Владислав Крейнин. Отец русского Холмса. — “Русский репортер”, 2007, № 28, 13 декабря <http://www.expert.ru/printissues/russian_reporter>.
Беседа с режиссером Игорем Масленниковым: “Современная русская литература вызывает у вас интерес? — Я не могу сказать, что хорошо ее знаю. Несколько раз совался в Пелевина — неинтересно. Мой старый товарищ, с которым мы в молодости даже вместе работали, Василий Аксенов тоже как-то не увлекает. Прочитал я знаменитую книгу Алексея Иванова „Золото бунта”, тоже не смог ее дочитать. Сложно. Зато появилось очень много замечательной переводной литературы, которой мы до этого не знали. Например, Чарльз Буковски. По-моему, это настоящая живая литература очень высокого класса. Именно живая, а не высосанная из пальца. Мне на него указали мои студенты во ВГИКе”.
Виталий Куренной. Гроб, Единорог и черный пудель. Ключевые символы русского кино-2007. — “Политический журнал”, 2007, № 34, 28 декабря.
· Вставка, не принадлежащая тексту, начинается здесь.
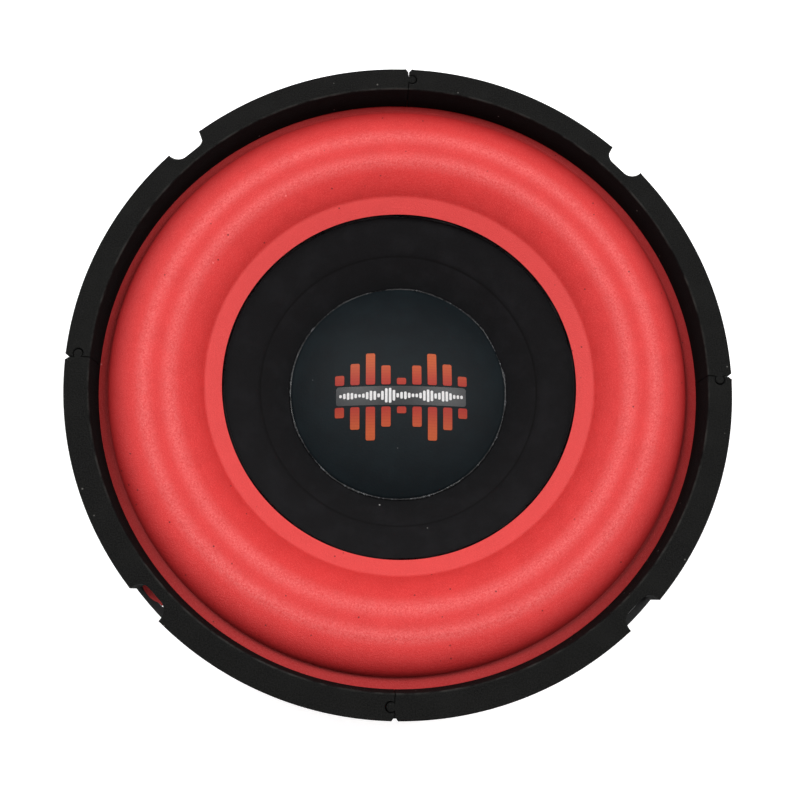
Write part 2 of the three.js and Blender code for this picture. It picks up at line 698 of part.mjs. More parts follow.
// A dot of adhesive over the soldered end, flat against the cone's underside.
function leadJoint(x) {
  const { r, tall } = JOINT_DOT;
  const crown = [at(0, -tall), at(r * 0.6, -tall * 0.85), at(r, -tall * 0.2)];
  const dot = lathed([...crown, at(r, 0), at(0, 0)], 12);
  const place = underCone(x, CONE_THICK + FIT);
  const azimuth = THREE.MathUtils.radToDeg(Math.atan2(place.y, place.x));
  const tilt = THREE.MathUtils.radToDeg(JOINT_SLOPE);
  return dot.rotate([0, -tilt, azimuth]).translate(place.toArray());
}

// Each lead rises from its contact, sags through the frame's window and climbs to the cone.
function leadRoute(x) {
  const eye = new THREE.Vector3(x, CONTACT_Y + CONTACT.thick / 2 + FIT, EYE_Z);
  const step = (y, z) => eye.clone().add(new THREE.Vector3(0, y, z));
  const dotFace = CONE_THICK + FIT + JOINT_DOT.tall + FIT;
  return [
    eye,
    step(4, 0.6),
    step(10, -0.2),
    step(16, -1),
    step(22, -0.4),
    underCone(x, dotFace + 6),
    underCone(x, dotFace + 0.3),
  ];
}

function tinselLead(x) {
  const path = new THREE.CatmullRomCurve3(leadRoute(x));
  const section = new THREE.Shape(arc(0, 0, LEAD_R, 0, 2 * Math.PI, 8).slice(0, -1));
  const along = { steps: 16, extrudePath: path, bevelEnabled: false };
  return solid(new THREE.ExtrudeGeometry(section, along));
}

function terminals() {
  const rivets = [-1, 1].map((sign, i) =>
    piece("terminal_rivet_" + (i + 1), terminalRivet(sign * RIVET_X), FINISH.plated),
  );
  const sides = SIDES.flatMap(({ name, x, material }) => [
    piece("push_button_" + name, pushButton(x), material),
    piece("button_spring_" + name, buttonSpring(x), FINISH.plated),
    piece("contact_strip_" + name, contactStrip(x), FINISH.brass),
    piece("tinsel_lead_" + name, tinselLead(x), FINISH.copper),
    piece("lead_joint_" + name, leadJoint(x), FINISH.black),
  ]);
  return [piece("terminal_block", terminalBlock(), FINISH.black), ...rivets, ...sides];
}

// ---------------------------------------------------------------- assembly
const fixed = new THREE.Group();
fixed.add(
  piece("basket", basket(), FINISH.steel),
  ...gasketSegments(),
  piece("t_yoke", tYoke(), FINISH.plated),
  piece("vent_screen", ventScreen(), FINISH.mesh),
  piece("magnet", magnet(), FINISH.ferrite),
  piece("top_plate", topPlate(), FINISH.plated),
  ...frameScrews(),
  ...terminals(),
);

const moving = new THREE.Group();
moving.add(
  piece("surround", surround(), FINISH.foam),
  piece("cone", cone(), FINISH.paper),
  piece("dust_cap", dustCap(), FINISH.cap),
  piece("emblem", emblem(), FINISH.print),
  piece("spider", spider(), FINISH.cloth),
  piece("voice_coil_former", former(), FINISH.film),
  piece("former_collar", collar(), FINISH.card),
  piece("voice_coil_winding", winding(), FINISH.copper),
);

const speaker = new THREE.Group();
speaker.add(fixed, moving);
export default speaker;
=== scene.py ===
"""A car subwoofer driver, face up on a pale floor.

Shapes are worked out in millimetres as whole arrays and stored in metres. +Z is the speaker's axis
and the origin is the centre of the back plate's rear face.
"""

import math

import bmesh
import bpy
import numpy as np
from mathutils import Matrix, Vector
from mathutils.geometry import delaunay_2d_cdt


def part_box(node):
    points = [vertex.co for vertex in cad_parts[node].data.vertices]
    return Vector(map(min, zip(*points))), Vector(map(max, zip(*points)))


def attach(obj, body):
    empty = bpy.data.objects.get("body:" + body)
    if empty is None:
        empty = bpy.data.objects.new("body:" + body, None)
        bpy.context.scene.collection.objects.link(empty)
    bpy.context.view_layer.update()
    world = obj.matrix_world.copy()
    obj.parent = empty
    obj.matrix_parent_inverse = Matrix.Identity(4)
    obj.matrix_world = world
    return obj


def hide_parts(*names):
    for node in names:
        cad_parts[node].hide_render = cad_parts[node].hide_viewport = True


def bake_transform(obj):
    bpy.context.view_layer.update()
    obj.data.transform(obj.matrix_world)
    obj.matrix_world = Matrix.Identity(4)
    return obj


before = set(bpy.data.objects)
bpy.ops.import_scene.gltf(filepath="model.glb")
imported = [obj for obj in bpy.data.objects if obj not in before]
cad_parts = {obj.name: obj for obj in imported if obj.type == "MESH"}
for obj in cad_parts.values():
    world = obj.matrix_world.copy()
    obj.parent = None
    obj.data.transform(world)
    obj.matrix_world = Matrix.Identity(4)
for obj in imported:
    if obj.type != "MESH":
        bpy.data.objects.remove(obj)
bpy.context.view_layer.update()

TAU = 2 * math.pi
MM = 0.001
QUARTERS = (0, 1, 2, 3)


def box(node):
    """A CAD node's lowest and highest corners, in millimetres."""
    low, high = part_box(node)
    return np.array(low) / MM, np.array(high) / MM


# ---------------------------------------------------------------- sizes, in millimetres
FIT = 0.3
STEEL = 1.4
FLANGE_R = box("basket")[1][0]
FLANGE_TOP = box("basket")[1][2]
GASKET_Z = box("gasket_segment_1")[0][2]
TOP_Z = box("gasket_segment_1")[1][2]
GASKET_R = FLANGE_R - 1.0
GASKET_INNER_R = GASKET_R - 9.5
NOTCH_FLOOR_R = GASKET_R - 5.25
NOTCH_HALF_FLOOR = 3.3
NOTCH_HALF_MOUTH = 7.9
TOP_EDGE, FOOT_EDGE = 0.5, 0.25
KNOB_R, KNOB_OFFSET, KNOB_NECK = 1.7, 1.5, 1.1
NICK_DEEP, NICK_WIDE = 1.3, 1.2

FOAM = 1.3
FOAM_TOP = GASKET_Z - FIT
FOAM_R = FLANGE_R - 3.6
CREASE_R = FOAM_R - 11.1
INNER_CREASE_R = CREASE_R - 36.5
INNER_CREASE_Z = FOAM_TOP - 2.5
FOAM_EDGE_R, FOAM_EDGE_Z = 72.5, box("surround")[0][2] + 1.05
RIDGES = (90.6, 100.6)
FOAM_SLOT_R = FLANGE_R - 8.8
FOAM_SLOT_HALF = 5.6
FOAM_SLOT_CORNER = 2.0
FOAM_SLOTS = np.radians([45.0, 135.0, 229.0, 315.0])
FLAP_ANGLE, FLAP_WIDE, FLAP_LONG = math.radians(223.2), math.radians(2.0), 1.4
RIDGE_HIGH, RIDGE_WIDE = 0.22, 1.4
SHOULDER_POWER = 2.7
ROLL_LEAN = 0.4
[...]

“Социальный консенсус по поводу базовых символов конституирует политическое единство нации, на основе которого уже становится возможным разнообразие конфликтующих политических, идеологических и прочих позиций, не угрожающее жизнеспособности общества как такового. Если такое базовое согласие отсутствует, то любой конфликт вызывает страх фатальной для страны дезинтеграции. Возникает дефицит исторической идентичности, что влечет за собой переживание полной онтологической незащищенности. <…> Символическая интеграция является многоуровневым феноменом — она простирается от государственных символов и атрибутов до мира образов детских сказок. Но, безусловно, важнейшим элементом этого комплекса на протяжении последних 100 лет было и остается кино <… >”.